D’autres périodes de Braque me sont apparues comme moins intéressantes et moins caractéristiques de ce qu’un tel peintre a pu apporter à l’art, moins singulières également. Il en va ainsi avec cette série de paysages aux formats panoramiques des dernières années de vie de l’artiste. De même, je me suis moins attardé sur la série des billards.

Atelier I, 1949, huile sur toile, 92x73 cm, collection particulière

Les retours

Chez Braque, la démarche n’est pas linéaire et unidirectionnelle, je veux dire qu’elle ne va pas imperturbablement du fauvisme au cubisme analytique vers le cubisme synthétique puis vers une sorte de classicisme.
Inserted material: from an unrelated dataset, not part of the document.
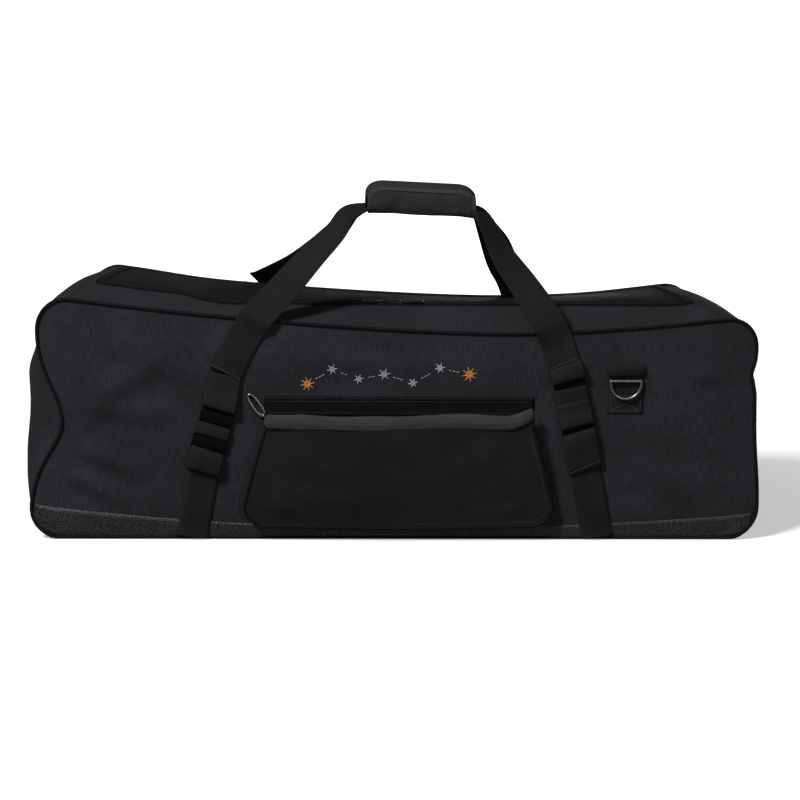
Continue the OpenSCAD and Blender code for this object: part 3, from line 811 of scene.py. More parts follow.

Elle va son chemin, lorsque l’artiste atteint une certaine maturité, depuis un cubisme synthétique simplifiant les formes, en un parcours ondulant, tantôt presque ignorant le passé cubiste, tantôt reprenant les règles du cubisme synthétique, celui qui succède au cubisme analytique : très faible profondeur illusionniste, plan d’inscription des figures très vertical et presque parallèle au plan du tableau, et puis la palette et la texture des couleurs qui évoluent peu, sans doute car elles ont atteint très tôt un niveau qualitatif remarquable.

L’œuvre de Braque demande plus que ne peuvent en dire une simple exposition ou un modeste article. Mais si l’exposition du Grand Palais fermera ses portes début janvier, les œuvres resteront visibles dans une infinité de musées d’art moderne. Ainsi le visiteur de certains de ces musées pourra organiser sa propre exposition Braque, à son gré, à partir de pièces soigneusement choisies.